Maybe because of something that makes you unhappy, and parents are pressurizing you. And I am not as understanding, I should say, but I think I had missed out seriously big part of you, and makes me feel so distant with you, you know. I hope, and I don't think you are that kind of person with different personalities right. I just hope it's a huge misunderstanding between all these issues. Sorry, I know you have been through a lot more than I am, and it's selfish for me to be angry about this small matter. (Or maybe from your point of view, I am seriously selfish, annoying, and troublesome? I hope it's not about some money issues that got us this way.) But, I seriously don't understand what is going on, with things, with you, and me. Things change, but I think, isn't this way too fast? This is not you, I know.
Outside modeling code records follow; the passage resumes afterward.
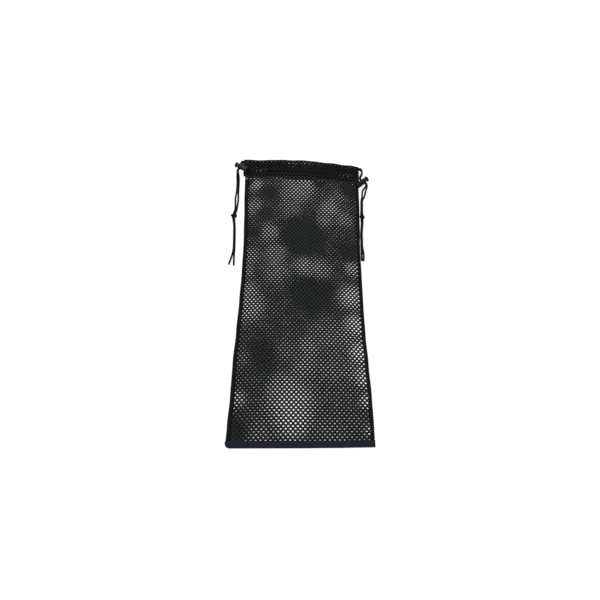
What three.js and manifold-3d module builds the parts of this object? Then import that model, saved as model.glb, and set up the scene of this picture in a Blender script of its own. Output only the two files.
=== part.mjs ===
// Mesh dive gear bag, empty and lying flat, mouth towards +Y. Millimetres, +Z up.
// The origin is under the middle of the bag, on the surface that it lies on.
import * as THREE from 'three';
import * as BufferGeometryUtils from 'three/addons/utils/BufferGeometryUtils.js';
import Module from 'manifold-3d';

const wasm = await Module();
wasm.setup();

// Driving sizes of the bag
const BAG_WIDTH = 303;
const BAG_LENGTH = 707.5;
const CLOTH = 1.0;
const GAP = 0.3;
const PUFF = 11;
const USUAL_FULLNESS = 0.82;
const SIDE_STEEPNESS = 1.5;
const FOOT_RISE_ROWS = 2.2;

// Strips that close the net: side seams, foot hem and mouth casings
const LEFT_SEAM_WIDTH = 10;
const RIGHT_SEAM_WIDTH = 7.5;
const SEAM_STOP = 12;
const HEM_HEIGHT = 14;
const HEM_CORNER_RADIUS = 10;
const CASING_HEIGHT = 45;
const CASING_LEFT = -139.5;
const CASING_RIGHT = 144.5;
const CASING_GRIP = 10;
const CASING_STEP = 4;
const MOUTH_GAPE = 8;
const TUCK_MARGIN = 1.5;
const HEM_GRIP = 7;

// Coarse lattice of gaps that is cut through each net panel
const GAP_COLUMNS = 8;
const GAP_ROWS = 15;
const GAP_SIZE_SHARE = 0.84;
const GAP_SIDES = 6;

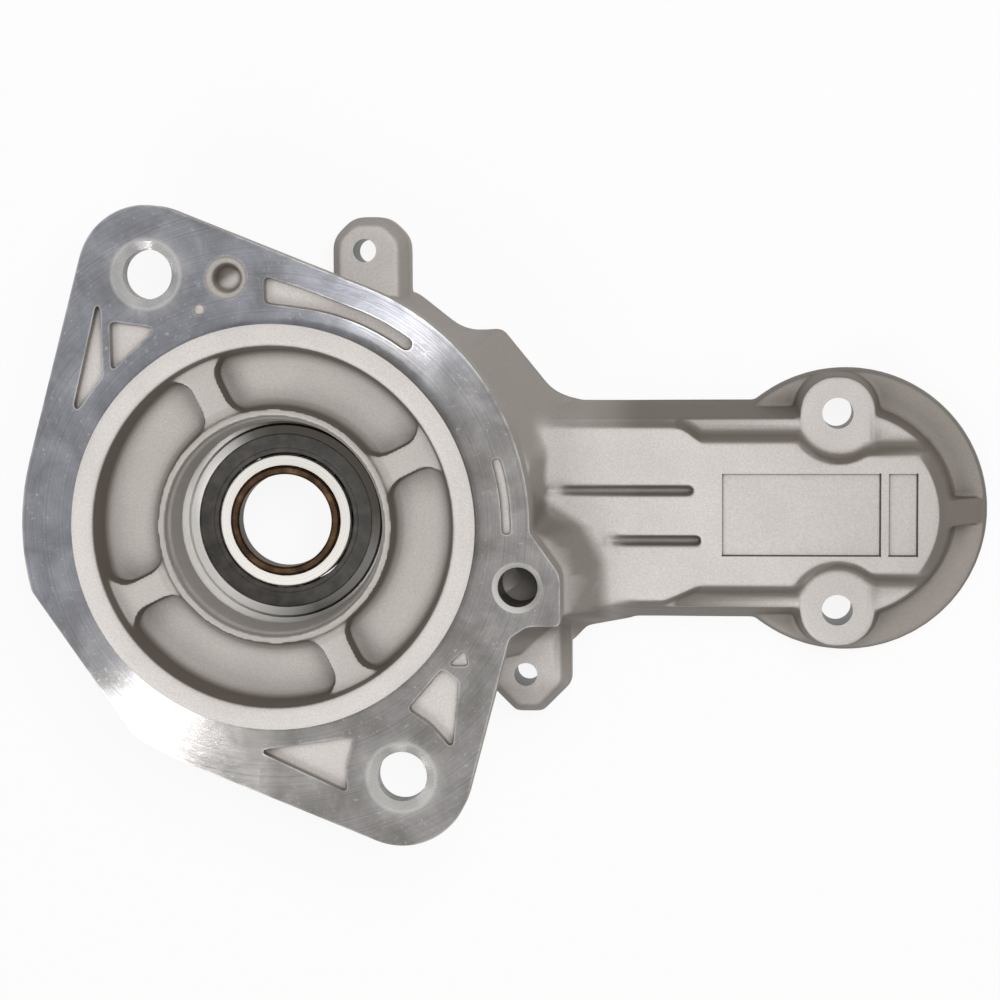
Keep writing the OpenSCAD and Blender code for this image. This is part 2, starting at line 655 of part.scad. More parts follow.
module bearing_inner_ring() {
  color(steel) translate([0, 0, ball_z]) rotate_extrude() difference() {
    half = bearing_w / 2;
    polygon([
      [inner_ring_r, -half + 0.3], [inner_ring_r + 0.3, -half], [inner_land_r - 0.3, -half],
      [inner_land_r, -half + 0.3], [inner_land_r, half - 0.3], [inner_land_r - 0.3, half],
      [inner_ring_r + 0.3, half], [inner_ring_r, half - 0.3]]);
    translate([pitch_r, 0]) circle(race_r);
  }
}

// Bronze bush pressed into the inner ring
module pinion_bush() {
  outer = inner_ring_r - press_gap;
  top_z = bearing_z + bush_proud;
  end_z = top_z - bush_l;
  color([0.60, 0.46, 0.27]) rotate_extrude() polygon([
    [bush_bore_r, end_z + 0.4], [bush_bore_r + 0.4, end_z], [outer - 0.3, end_z], [outer, end_z + 0.3],
    [outer, top_z - 0.3], [outer - 0.3, top_z], [bush_bore_r + 0.4, top_z], [bush_bore_r, top_z - 0.4]]);
}

// Rubber seal held in the outer ring's step; dir is 1 for the engine side
module seal(dir) {
  floor_z = bearing_w / 2 - seal_step;
  lip_r = inner_land_r + lip_gap;
  color([0.12, 0.12, 0.11]) translate([0, 0, ball_z]) mirror([0, 0, dir > 0 ? 0 : 1]) rotate_extrude()
    polygon(rounded([
      [lip_r, floor_z + 0.2, 0.2], [lip_r + 0.8, floor_z + 0.2, 0], [lip_r + 1, floor_z, 0],
      [seal_seat_r - press_gap, floor_z, 0], [seal_seat_r - press_gap, floor_z + seal_t, 0.3],
      [lip_r + 1.2, floor_z + seal_t, 0.3], [lip_r + 0.9, floor_z + seal_t - 0.3, 0], [lip_r, floor_z + seal_t - 0.3, 0.2]], 4));
}

// Half of the riveted strip cage, cupped over each ball; dir is 1 for the engine side
module cage_half_strip(dir) {
  color([0.72, 0.66, 0.5]) translate([0, 0, ball_z]) mirror([0, 0, dir > 0 ? 0 : 1]) difference() {
    intersection() {
      union() {
        cylinder(h = cage_t, r = pitch_r + cage_half);
        for (i = [1:ball_count]) rotate(360 * i / ball_count) translate([pitch_r, 0, 0])
          sphere(ball_r + pocket_gap + cage_t);
      }
      difference() {
        cylinder(h = ball_r + pocket_gap + cage_t, r = pitch_r + cage_half);
        translate([0, 0, -over]) cylinder(h = 3 * ball_r, r = pitch_r - cage_half);
      }
    }
    for (i = [1:ball_count]) rotate(360 * i / ball_count) translate([pitch_r, 0, 0]) {
      sphere(ball_r + pocket_gap);
    }
    for (i = [1:ball_count]) rotate(360 * (i + 0.5) / ball_count) translate([pitch_r, 0, -over])
      cylinder(h = cage_t + 2 * over, r = rivet_r + press_gap);
  }
}

// Rivets that join the two cage halves between the balls
module cage_rivets() {
  head_t = 0.35;
  color(steel) for (i = [1:ball_count]) rotate(360 * (i + 0.5) / ball_count) translate([pitch_r, 0, ball_z])
    rotate_extrude() polygon([
      [0, -cage_t - head_t], [rivet_r + 0.2, -cage_t - head_t], [rivet_r + 0.35, -cage_t], [rivet_r, -cage_t],
      [rivet_r, cage_t], [rivet_r + 0.35, cage_t], [rivet_r + 0.2, cage_t + head_t], [0, cage_t + head_t]]);
}

module ball(i) {
  color([0.9, 0.9, 0.92]) rotate(360 * i / ball_count) translate([pitch_r, 0, ball_z]) sphere(ball_r);
}

housing();
bearing_outer_ring();
bearing_inner_ring();
pinion_bush();
seal(1);  // front_seal
seal(-1);  // rear_seal
cage_half_strip(1);  // cage_front
cage_half_strip(-1);  // cage_rear
cage_rivets();
for (i = [1:ball_count]) ball(i);
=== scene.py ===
"""Starter pinion cover: a die-cast housing with turned faces, its sealed bearing and the pinion bush."""
import math
from functools import partial

import bmesh
import bpy
import numpy as np
from mathutils import Matrix, Vector


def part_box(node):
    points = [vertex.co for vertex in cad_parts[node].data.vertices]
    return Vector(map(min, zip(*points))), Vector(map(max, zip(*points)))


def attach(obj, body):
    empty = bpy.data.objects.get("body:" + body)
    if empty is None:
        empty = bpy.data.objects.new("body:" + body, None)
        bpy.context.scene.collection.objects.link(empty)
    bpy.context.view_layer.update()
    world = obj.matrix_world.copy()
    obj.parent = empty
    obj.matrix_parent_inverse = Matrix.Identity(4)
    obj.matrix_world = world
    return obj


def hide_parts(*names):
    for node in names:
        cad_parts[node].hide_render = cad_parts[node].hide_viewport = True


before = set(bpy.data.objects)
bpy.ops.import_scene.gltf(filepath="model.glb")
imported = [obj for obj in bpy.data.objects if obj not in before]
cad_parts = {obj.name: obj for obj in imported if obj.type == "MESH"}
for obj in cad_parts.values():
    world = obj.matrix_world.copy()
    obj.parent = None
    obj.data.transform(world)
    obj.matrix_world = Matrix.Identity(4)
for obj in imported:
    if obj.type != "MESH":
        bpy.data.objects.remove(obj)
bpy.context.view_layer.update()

MM = 0.001

# Sizes are in millimetres, places in plan are from the pinion axis and heights from the flange face

# Heights of the mouth of the bore, the arm face, the solenoid lugs, the ears and the back rim
MOUTH_Z, FACE_Z, PAD_Z, EAR_Z, BACK_Z = -11.5, -18.0, -20.8, -22.0, -36.0

# Radii of the pilot ring, of the bore at its mouth and of the bearing seat
PILOT_R, MOUTH_R, SEAT_R = 42.5, 22.0, 21.01

# Holes and the cast cup beside the upper bolt hole
BOLT_PLACES = [(-26.49, 52.91), (26.49, -52.91)]
DOWEL_PLACE = (51.1, -12.7)
EAR_PLACES = [(16.81, 57.80), (51.19, -33.90)]
LUG_PLACES = [(118.2, 22.7), (118.2, -19.5)]
BOLT_R, DOWEL_R, EAR_HOLE_R, LUG_HOLE_R = 5.25, 4.2, 2.5, 3.3
CUP_PLACE = (-9.6, 52.1)

# The arm: its middle line, its two bare panels from end to end, half their width, and its two grooves
ARM_Y = 1.2
PANELS = [(93.6, 127.2), (128.9, 135.0)]
PANEL_HALF = 8.75
GROOVES = [[(60, 6.3), (86.6, 6.3)], [(71, -4.6), (88, -4.6)]]

# The valley at the foot of the arm's upper slope, which the lower one mirrors, and the line where the arm leaves
# the drum
VALLEY = [(84.6, 20.6), (89, 18), (110.4, 18), (112, 16.9), (114.6, 14.5), (118.2, 13), (121.8, 13.3),
          (125, 14.8), (127, 15.6), (137, 15.6)]
ROOT_LINE = [(50, 26), (57, 17), (56, 12), (56, 2.5), (63.6, -0.7), (67.5, -5.5), (70, -10), (70.3, -18)]

# Stock left for the tools on the flange, the back rim and the pilot ring
FACE_STOCK, BACK_STOCK, RIM_STOCK = 1.5, 1.0, 0.9

SKIN, QUICK_SKIN = 0.45, 0.8
TRIANGLES = 165000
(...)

Blaa, anyways, first night out, dinner date with shuyi, sweeteng, gina, melodie and jx, with my mum tagging. LOL. Hmmm, dinner wasn't as great, due to the food weren't as good as I remembered. =/ Well, but the accompanies were great. It's nice to have dinner once in a while with people so dearest to you. All are working adults, except for Ms Gina, who still claim herself as a full time student, and part time working. AHAHA. Well, I can see some changes in few, and the old in most, but still everyone is still as sweet. =DD More stories to update me okay. I wanna get filled in everything.
Oh, and, my skin, seriously bad uh. =/ There were lots of comment regarding that. My dearest skin, can you please be good, and not be haywired? Please, please, find back your old stable self please?? =/
Arghhhhhhh, more to unpack. And more to pack for my thailand trip too. Singapore is seriously hot, OMG!!!